Pamela Powers Hannley, a progressive voice for Arizona
Wow! What just happened?
I was sitting in a big hall with 100s of Bernie Sanders supporters waiting to film a Bernie love fest, but that’s not what happened at the Netroots Nation 2015 Presidential Town Hall with Democratic Presidential candidates Senator Bernie Sanders and Governor Martin O’Malley.
About 10 minutes into a softball Q&A session between undocumented journalist Jose Antonio Vargas and O’Malley, approximately 75 Black Lives Matter protesters marched to the front of the hall chanting and completely disrupted the event. O’Malley was talking about how he cleaned up the streets of Baltimore as mayor when the protest started. (Earlier in the event, O’Malley drew boos and stomping from the back of the room; many attendees obviously didn’t agree with his policing policies in Baltimore.)
Protesters chanted the names of black men and women who had been killed at the hands of police– some of whom had been killed in jail. Eventually, NN15 organizers and Vargas gained a bit of control, and O’Malley answered specific questions from the protesters and in the process screwed up by including “black lives matter, white lives matter, all lives matter” in his answer. (Ouch! Doesn’t he follow the conversations on the Internet? I was sitting at a table with fellow BfAZ blogger Bob Lord. We just looked at each other and shook our heads, “Oh, man. I can’t believe he said that!)
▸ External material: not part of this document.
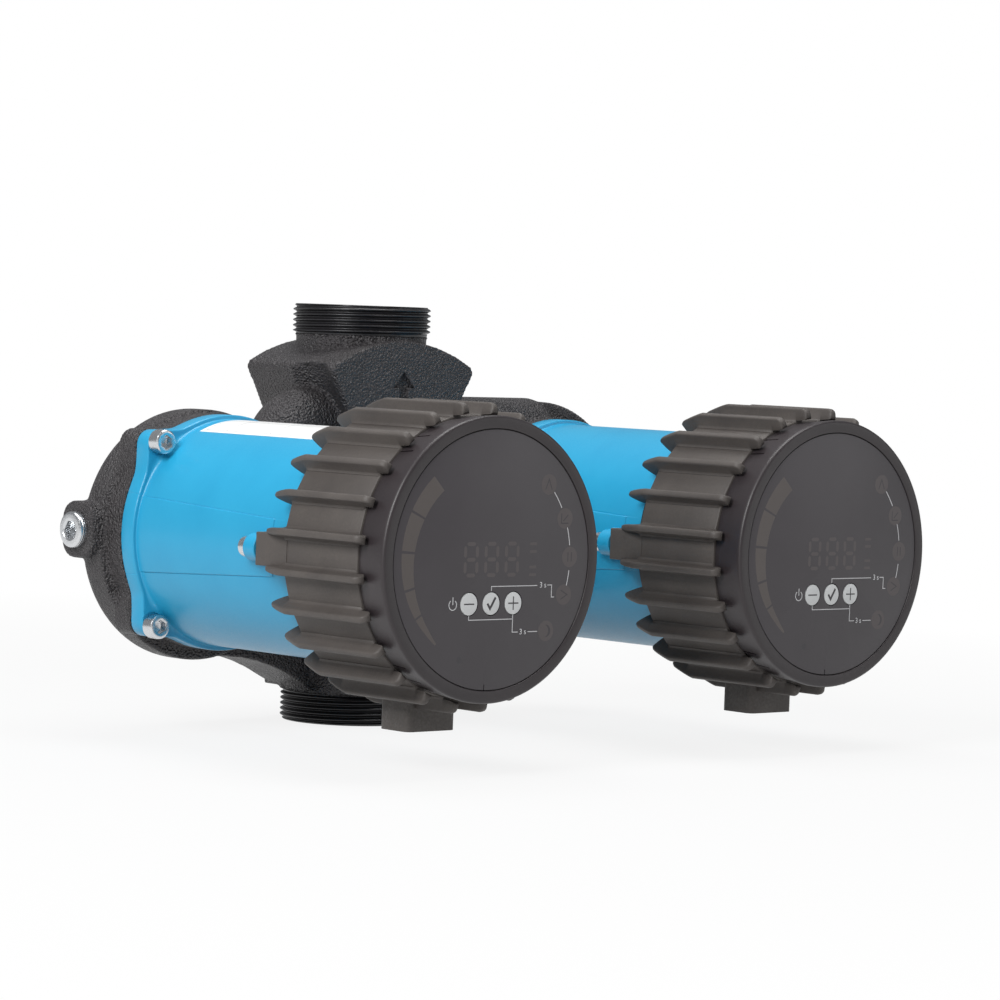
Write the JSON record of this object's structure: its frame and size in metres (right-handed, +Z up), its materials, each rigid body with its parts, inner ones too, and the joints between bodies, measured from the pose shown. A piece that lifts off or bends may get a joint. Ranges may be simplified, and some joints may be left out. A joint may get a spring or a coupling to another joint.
{
  "type": "circulation pump",
  "caption": "Twin-head canned-motor circulation pump with finned electronics housings, on one cast in-line housing with threaded ports.",
  "frame": {"origin": "centre of the inlet's sealing face, at the bottom of the lower threaded port", "axes": "+Z up the port axis towards the outlet, the motors face -Y, +X to the right when one looks at the control panels"},
  "size_m": [0.3102, 0.2251, 0.18],
  "materials": {
    "cast_iron": "rough cast, dark coated",
    "blue_paint": "satin",
    "fin_grey": "fine matt coat",
    "cover_grey": "fine grain",
    "panel_black": "satin",
    "key_white": "satin",
    "zinc_steel": "bright zinc",
    "stainless": "turned",
    "lamination": "stacked sheet",
    "copper": "copper",
    "contact_brass": "plain",
    "seal_rubber": "matt",
    "carbon": "ground carbon",
    "impeller_plastic": "moulded",
    "board_green": "solder mask",
    "label": "printed film"
  },
  "bodies": {
    "pump": {"pump_housing": "cast_iron", "flap_pin": "stainless", "vent_plugs": "zinc_steel", "plug_seals": "copper", "rating_label": "label", "left_casing_seal": "seal_rubber", "left_bearing_plate": "stainless", "left_rotor_can": "stainless", "left_front_bearing": "carbon", "left_rear_bearing": "carbon", "left_stator_core": "lamination", "left_stator_windings": "copper", "left_motor_housing": "blue_paint", "left_flange_screws": "zinc_steel", "left_electronics_housing": "fin_grey", "left_housing_screws": "zinc_steel", "left_circuit_board": "board_green", "left_front_cover": "cover_grey", "left_display_panel": "panel_black", "left_cable_socket": "cover_grey", "left_socket_pins": "contact_brass", "right_casing_seal": "seal_rubber", "right_bearing_plate": "stainless", "right_rotor_can": "stainless", "right_front_bearing": "carbon", "right_rear_bearing": "carbon", "right_stator_core": "lamination", "right_stator_windings": "copper", "right_motor_housing": "blue_paint", "right_flange_screws": "zinc_steel", "right_electronics_housing": "fin_grey", "right_housing_screws": "zinc_steel", "right_circuit_board": "board_green", "right_front_cover": "cover_grey", "right_display_panel": "panel_black", "right_cable_socket": "cover_grey", "right_socket_pins": "contact_brass"},
    "flap": {"changeover_flap": "stainless"},
    "left_rotor_set": {"left_shaft": "stainless", "left_rotor": "stainless", "left_impeller": "impeller_plastic"},
    "left_minus_button": {"left_minus_key": "key_white"},
    "left_enter_button": {"left_enter_key": "key_white"},
    "left_plus_button": {"left_plus_key": "key_white"},
    "right_rotor_set": {"right_shaft": "stainless", "right_rotor": "stainless", "right_impeller": "impeller_plastic"},
    "right_minus_button": {"right_minus_key": "key_white"},
    "right_enter_button": {"right_enter_key": "key_white"},
    "right_plus_button": {"right_plus_key": "key_white"}
  },
  "joints": [
    {"name": "left_rotor_turn", "type": "hinge", "parent": "pump", "child": "left_rotor_set", "pos_m": [-0.095, 0, 0.084], "axis": [0, 1, 0], "continuous": true},
    {"name": "left_minus_press", "type": "slide", "parent": "pump", "child": "left_minus_button", "axis": [0, 1, 0], "range_m": [0, 0.0004], "stiffness_N_per_m": 2000},
    {"name": "left_enter_press", "type": "slide", "parent": "pump", "child": "left_enter_button", "axis": [0, 1, 0], "range_m": [0, 0.0004], "stiffness_N_per_m": 2000},
    {"name": "left_plus_press", "type": "slide", "parent": "pump", "child": "left_plus_button", "axis": [0, 1, 0], "range_m": [0, 0.0004], "stiffness_N_per_m": 2000},
    {"name": "right_rotor_turn", "type": "hinge", "parent": "pump", "child": "right_rotor_set", "pos_m": [0.095, 0, 0.084], "axis": [0, 1, 0], "continuous": true},
    {"name": "right_minus_press", "type": "slide", "parent": "pump", "child": "right_minus_button", "axis": [0, 1, 0], "range_m": [0, 0.0004], "stiffness_N_per_m": 2000},
    {"name": "right_enter_press", "type": "slide", "parent": "pump", "child": "right_enter_button", "axis": [0, 1, 0], "range_m": [0, 0.0004], "stiffness_N_per_m": 2000},
    {"name": "right_plus_press", "type": "slide", "parent": "pump", "child": "right_plus_button", "axis": [0, 1, 0], "range_m": [0, 0.0004], "stiffness_N_per_m": 2000},
    {"name": "flap_swing", "type": "hinge", "parent": "pump", "child": "flap", "pos_m": [0, 0, 0.12], "axis": [0, 1, 0], "range_deg": [0, 80]}
  ]
}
The event continued to spin out of control after Sanders took the stage.
White progressives are most likely disappointed by the NN15 town hall. They were prepared for a Bernie love fest with signs and
enthusiasm. Instead of hearing Bernie’s campaign speech about economic revolution, they saw their candidate pivot to rhetoric instead of answering the Black Lives Matter protesters’ questions.
The protesters wanted to know what President Sanders (or President O’Malley) would do to stop “structural racism in the United States” and the unnecessary and immoral police killings of innocent, unarmed black men and women– in the streets and in the jails of the US.
Protesters chanted the names of the dead in a call and response style while Sanders and Vargas stood helpless on stage. At one point Sanders– visibly annoyed–said he was going to leave, and Vargas urged him to say. Sanders dismissed the protesters saying that he was “going to say what I came to say” before he addressed their concerns. (Video here.) Instead of talking about body cameras, discrimination in policing, white supremacy, militarization of local police forces, mass incarceration, or holding police more accountable, Sanders talked about Citizens United and money in politics. Citizens United is so far removed from the mean streets of America where innocent black people are dying. Sanders looked out of touch and dismissive when he continued with his campaign stump speech instead of driectly addressing the protesters who were standing just a few feet in front of the stage. Sanders appeared rigid and less nimble in his responses than O’Malley.
Eventually, Sanders talked about police policies when he was mayor of Burlington, Vermont, but the damage was already done. The town hall ended 10 minutes early, as the protesters marched out chanting.
Sanders will speak again tonight at 7 p.m. in the Phoenix Convention Center. The event was moved from a smaller location to the convention center a few days ago. Thousands of people have RSVP’d for tonight’s event.